Откуда это у него взялось, она не знает. Родителей Менатяна Языкова никогда не видела, не знала. Они жили в Армении, в Москве никогда не бывали. Отец Аракела, как она поняла, был одно время на крупных постах, очень крупных, но чем-то проштрафился и последние годы «тянул лямку», по выражению сына, в системе кооперации. Говорить об этом без обиды, без злой горечи Аракел не мог, хотя и не прочь был поговорить на эту тему. Совсем не прочь! Похоже было, что именно отсюда все и шло: и отношение Менатяна-сына к людям и характер.
Любил ли он ее? Пожалуй, да. Но любовь эта была какая-то странная, опять-таки эгоистичная. Он мало с ней считался, но в то же время его тщеславию льстила ее популярность как актрисы. В общем, все у них было страшно трудно, неопределенно. Так и шло до начала войны.
Первые дни войны Татьяне запомнились навсегда. Она многое поняла по-новому, многое передумала. Поняла свое место в жизни… А Аракел? Аракел некоторое время почему-то задерживался в Москве, не сразу получил назначение в действующую часть. Как, почему, она не знала. Так вот: Менатяна она не узнавала. Куда девалась его вечная самоуверенность, самомнение… Он был перепуган, находился в глубочайшем смятении, то и дело впадал в состояние полной прострации. На людях-то он держался лихо, бахвалился: дадим прикурить Гитлеру, — а наедине?.. Ох, и вспоминать не хочется! Аракел не скрывал страха, животного страха перед немцами, их военной техникой, организованностью, военной мощью. «Нет, — говорил он, — как идут, как идут!.. Разве их остановить? Нам? Нет, куда уж там!..» — и истерически хватался за голову. Он бывал ей в такие минуты отвратителен. Однако, получив назначение, он внезапно переменился и, как казалось, стал держаться достойно.
«Ждать будешь? — спрашивал он перед отъездом. — Будешь ждать? Помни, Таня-джан, ты должна меня ждать!» Она вроде бы обещала. Вот, собственно говоря, и вся история…

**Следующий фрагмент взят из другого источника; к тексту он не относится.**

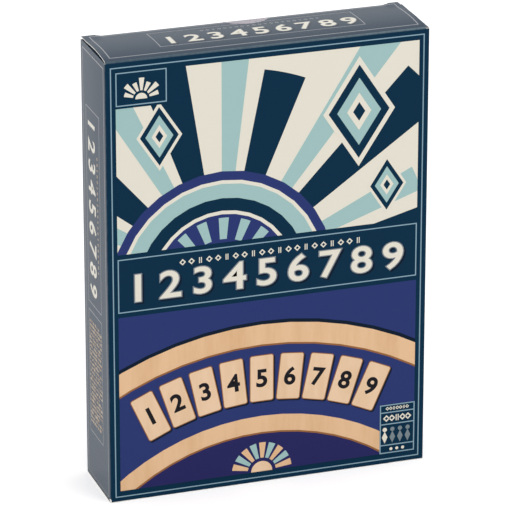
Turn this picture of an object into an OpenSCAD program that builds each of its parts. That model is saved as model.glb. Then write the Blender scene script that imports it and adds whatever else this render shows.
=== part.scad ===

— Нет, Татьяна Владимировна, не вся, — сказал Скворецкий. — Ваша история не имеет конца. Менатян когда ушел на фронт?
— А я разве не сказала? Прошу извинить. Это было в конце 1941 года, в последних числах ноября. С тех пор, с 1941 года, я об Аракеле ничего не слыхала, не имела от него ни строчки. В первых же боях он погиб или пропал без вести, что-то в этом роде. Я ничего о его судьбе не знаю. Кроме того, я встретила одного человека. Еще в 1942-м. В самом начале года… Ну, одним словом, возможно, я скоро выйду замуж. Этого человека я тоже должна назвать?
— Это целиком на вашем усмотрении. Нас интересует только Менатян. Так вот, если вы собираетесь выходить замуж, как же с Аракелом? Вы не нарушаете данного ему слова?
— Но я же вам говорила, — лицо актрисы исказила болезненная гримаса, — наши отношения были страшно неопределенными. Я никогда не давала Аракелу слова, не обещала, что стану его женой. Женой этого человека? Подумать страшно. И потом… он же погиб. К чему этот разговор? Какая-то бессмыслица.
— Нет, не бессмыслица, — медленно произнес Скворецкий. — У нас есть очень веские основания полагать, что бывший военный летчик Менатян не погиб. Ни в 1941 году, ни позже. Менатян жив.
— Жив?! — Татьяна побледнела. Можно было подумать, что это известие ее мало обрадовало. Но так казалось только мгновение. Она тут же встрепенулась: — Жив? Но где он? Что с ним? Почему он так долго не подавал признаков жизни? Нет, это невозможно. Я… я не верю.